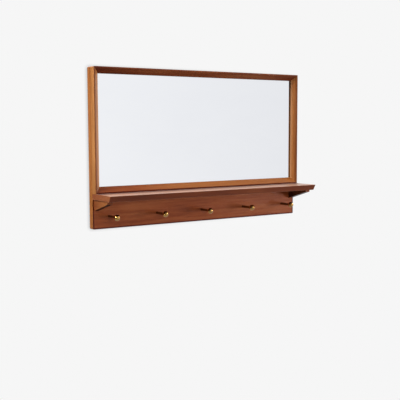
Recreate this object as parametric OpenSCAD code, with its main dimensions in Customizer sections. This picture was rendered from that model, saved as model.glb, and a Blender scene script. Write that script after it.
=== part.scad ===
// Wall mirror with a shelf and hooks.
// Millimetres. +X right, +Y into the wall, +Z up; the wall is the plane Y = 0 and the front faces -Y.
// The origin is on the wall, midway between the two screws that the mirror hangs on.

/* [Back board] */
// Width of the whole mirror
board_w = 813; // [700:1:1000]
// Height of the whole mirror
board_h = 505; // [460:1:640]
// Thickness of the board behind the glass and the hooks
board_t = 23; // [20:0.5:28]
// Radius of the board's four corners, seen from the front
board_corner_r = 4; // [2:0.5:12]
// Height of the board left bare under the shelf
hook_strip_h = 94; // [84:1:130]

/* [Mirror frame] */
// Depth of the frame in front of the board
frame_d = 22.5; // [22:0.5:32]
// Width of the flat front edge of the moulding
frame_face_w = 4; // [3:0.5:8]
// Width of the bevel that falls from the front edge to the glass
bevel_w = 16.5; // [14:0.5:24]
// Depth of that bevel
bevel_d = 15; // [8:0.5:16]
// Width of the rabbet that the glass lies in
rabbet_w = 6; // [4:0.5:6.5]
// Radius of the eased edges of the wood
arris_r = 0.8; // [0.4:0.1:1.2]

/* [Mirror] */
// Thickness of the glass
glass_t = 4; // [3:0.5:5]
// Thickness of the mirror tape behind the glass
tape_t = 1; // [0.5:0.1:1.5]
// Free space round the glass in its rabbet
glass_gap = 1; // [0.5:0.25:2]

/* [Shelf] */
// Thickness of the shelf
shelf_t = 19; // [16:0.5:24]
// How far the shelf stands out past the frame
shelf_overhang = 101; // [80:1:140]
// How far the shelf's front edge slants back underneath
shelf_undercut = 11; // [2:0.5:16]

/* [Brackets] */
// Thickness of each bracket
bracket_t = 18; // [15:0.5:24]
// Distance from the end of the board to the bracket's outer side
bracket_inset = 3; // [0:0.5:12]
// Distance from the shelf's front edge back to the bracket's nose
bracket_setback = 28; // [18:1:36]
// Height of the bracket at the board
bracket_h = 36.5; // [34:0.5:44]
// Height of the bracket's upright nose
bracket_nose_h = 8; // [6:0.5:14]

/* [Pegs] */
// Distance from the end of the board to the outermost peg
peg_margin = 56.5; // [45:0.5:120]
// Height of the pegs above the board's lower edge
peg_height = 39; // [28:0.5:44]
// Distance from the board's front to the middle of the ball
peg_reach = 54.5; // [40:0.5:75]
// Diameter of the peg's rod
rod_d = 8.5; // [7.5:0.25:11]
// Diameter of the ball on its end
ball_d = 19.5; // [15:0.5:26]

/* [Hanging] */
// Distance between the two wall screws
hanger_spacing = 406.4; // [300:0.1:610]
// Distance from the board's top edge down to the wall screws
hang_drop = 60; // [45:1:120]
// Diameter of the round entry that a screw's head goes in through
keyhole_head_d = 10; // [9:0.5:12]
// Width of the slot that the screw's shank slides up into
keyhole_slot_w = 5.2; // [4.5:0.1:6]
// How far the mirror drops on to its screws
keyhole_drop = 10; // [8:0.5:14]
// Depth of the pocket behind each keyhole plate
keyhole_pocket_d = 8; // [6:0.5:10]

/* [Hidden] */
$fn = 64;
PEG_COUNT = 5;
ARC_STEPS = 5;

// Clearances
WOOD_FIT = 0.05;        // screw, dowel or spline in its own hole
SCREW_CLEAR = 0.25;     // screw shank in the board
PLATE_FIT = 0.3;        // hanger plate in its recess
CUT = 1;                // how far a cutting shape runs past a face
SEAM_R = 0.3;           // eased edges where two pieces of wood meet

// Heights, from the hanging line at Z = 0
top_z = hang_drop;
bottom_z = top_z - board_h;
shelf_under_z = bottom_z + hook_strip_h;
shelf_top_z = shelf_under_z + shelf_t;
frame_h = top_z - shelf_top_z;
frame_mid_z = (top_z + shelf_top_z) / 2;
peg_z = bottom_z + peg_height;

// Moulding
moulding_w = frame_face_w + bevel_w;
rabbet_d = glass_t + tape_t;
moulding_back_w = moulding_w - rabbet_w;
lip_t = frame_d - bevel_d - rabbet_d;
lip_r = min(arris_r, lip_t / 3);

// Glass and tape
glass_w = board_w - 2 * (moulding_back_w + glass_gap);
glass_h = frame_h - 2 * (moulding_back_w + glass_gap);
TAPE_W = 25;
TAPE_COUNT = 4;
TAPE_MARGIN = 30;

// Splines in the mitres, parallel to the wall at the depth where the bevel ends
SPLINE_T = 3;
SPLINE_W = 6;
SPLINE_COVER = 1.2;
spline_centre = moulding_back_w / 2;
spline_l = 2 * ((spline_centre - SPLINE_COVER) * sqrt(2) - SPLINE_W / 2);
spline_y = -board_t - frame_d + bevel_d;

// Shelf and brackets
shelf_d = frame_d + shelf_overhang;
bracket_reach = shelf_d - bracket_setback;
bracket_x = board_w / 2 - bracket_inset - bracket_t / 2;
DOWEL_D = 6;
DOWEL_DEPTH = 10;
DOWEL_SHARES = [0.45, 0.72];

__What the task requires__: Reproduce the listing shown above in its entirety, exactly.

__Answer for this exercise__:
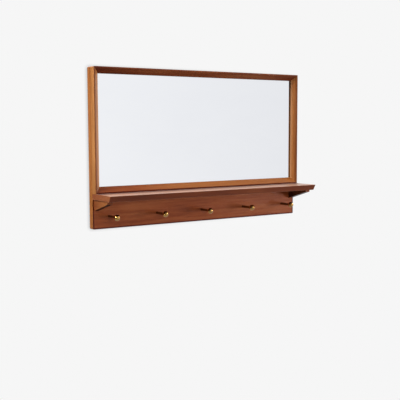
Recreate this object as parametric OpenSCAD code, with its main dimensions in Customizer sections. This picture was rendered from that model, saved as model.glb, and a Blender scene script. Write that script after it.
=== part.scad ===
// Wall mirror with a shelf and hooks.
// Millimetres. +X right, +Y into the wall, +Z up; the wall is the plane Y = 0 and the front faces -Y.
// The origin is on the wall, midway between the two screws that the mirror hangs on.

/* [Back board] */
// Width of the whole mirror
board_w = 813; // [700:1:1000]
// Height of the whole mirror
board_h = 505; // [460:1:640]
// Thickness of the board behind the glass and the hooks
board_t = 23; // [20:0.5:28]
// Radius of the board's four corners, seen from the front
board_corner_r = 4; // [2:0.5:12]
// Height of the board left bare under the shelf
hook_strip_h = 94; // [84:1:130]

/* [Mirror frame] */
// Depth of the frame in front of the board
frame_d = 22.5; // [22:0.5:32]
// Width of the flat front edge of the moulding
frame_face_w = 4; // [3:0.5:8]
// Width of the bevel that falls from the front edge to the glass
bevel_w = 16.5; // [14:0.5:24]
// Depth of that bevel
bevel_d = 15; // [8:0.5:16]
// Width of the rabbet that the glass lies in
rabbet_w = 6; // [4:0.5:6.5]
// Radius of the eased edges of the wood
arris_r = 0.8; // [0.4:0.1:1.2]

/* [Mirror] */
// Thickness of the glass
glass_t = 4; // [3:0.5:5]
// Thickness of the mirror tape behind the glass
tape_t = 1; // [0.5:0.1:1.5]
// Free space round the glass in its rabbet
glass_gap = 1; // [0.5:0.25:2]

/* [Shelf] */
// Thickness of the shelf
shelf_t = 19; // [16:0.5:24]
// How far the shelf stands out past the frame
shelf_overhang = 101; // [80:1:140]
// How far the shelf's front edge slants back underneath
shelf_undercut = 11; // [2:0.5:16]

/* [Brackets] */
// Thickness of each bracket
bracket_t = 18; // [15:0.5:24]
// Distance from the end of the board to the bracket's outer side
bracket_inset = 3; // [0:0.5:12]
// Distance from the shelf's front edge back to the bracket's nose
bracket_setback = 28; // [18:1:36]
// Height of the bracket at the board
bracket_h = 36.5; // [34:0.5:44]
// Height of the bracket's upright nose
bracket_nose_h = 8; // [6:0.5:14]

/* [Pegs] */
// Distance from the end of the board to the outermost peg
peg_margin = 56.5; // [45:0.5:120]
// Height of the pegs above the board's lower edge
peg_height = 39; // [28:0.5:44]
// Distance from the board's front to the middle of the ball
peg_reach = 54.5; // [40:0.5:75]
// Diameter of the peg's rod
rod_d = 8.5; // [7.5:0.25:11]
// Diameter of the ball on its end
ball_d = 19.5; // [15:0.5:26]

/* [Hanging] */
// Distance between the two wall screws
hanger_spacing = 406.4; // [300:0.1:610]
// Distance from the board's top edge down to the wall screws
hang_drop = 60; // [45:1:120]
// Diameter of the round entry that a screw's head goes in through
keyhole_head_d = 10; // [9:0.5:12]
// Width of the slot that the screw's shank slides up into
keyhole_slot_w = 5.2; // [4.5:0.1:6]
// How far the mirror drops on to its screws
keyhole_drop = 10; // [8:0.5:14]
// Depth of the pocket behind each keyhole plate
keyhole_pocket_d = 8; // [6:0.5:10]

/* [Hidden] */
$fn = 64;
PEG_COUNT = 5;
ARC_STEPS = 5;

// Clearances
WOOD_FIT = 0.05;        // screw, dowel or spline in its own hole
SCREW_CLEAR = 0.25;     // screw shank in the board
PLATE_FIT = 0.3;        // hanger plate in its recess
CUT = 1;                // how far a cutting shape runs past a face
SEAM_R = 0.3;           // eased edges where two pieces of wood meet

// Heights, from the hanging line at Z = 0
top_z = hang_drop;
bottom_z = top_z - board_h;
shelf_under_z = bottom_z + hook_strip_h;
shelf_top_z = shelf_under_z + shelf_t;
frame_h = top_z - shelf_top_z;
frame_mid_z = (top_z + shelf_top_z) / 2;
peg_z = bottom_z + peg_height;

// Moulding
moulding_w = frame_face_w + bevel_w;
rabbet_d = glass_t + tape_t;
moulding_back_w = moulding_w - rabbet_w;
lip_t = frame_d - bevel_d - rabbet_d;
lip_r = min(arris_r, lip_t / 3);

// Glass and tape
glass_w = board_w - 2 * (moulding_back_w + glass_gap);
glass_h = frame_h - 2 * (moulding_back_w + glass_gap);
TAPE_W = 25;
TAPE_COUNT = 4;
TAPE_MARGIN = 30;

// Splines in the mitres, parallel to the wall at the depth where the bevel ends
SPLINE_T = 3;
SPLINE_W = 6;
SPLINE_COVER = 1.2;
spline_centre = moulding_back_w / 2;
spline_l = 2 * ((spline_centre - SPLINE_COVER) * sqrt(2) - SPLINE_W / 2);
spline_y = -board_t - frame_d + bevel_d;

// Shelf and brackets
shelf_d = frame_d + shelf_overhang;
bracket_reach = shelf_d - bracket_setback;
bracket_x = board_w / 2 - bracket_inset - bracket_t / 2;
DOWEL_D = 6;
DOWEL_DEPTH = 10;
DOWEL_SHARES = [0.45, 0.72];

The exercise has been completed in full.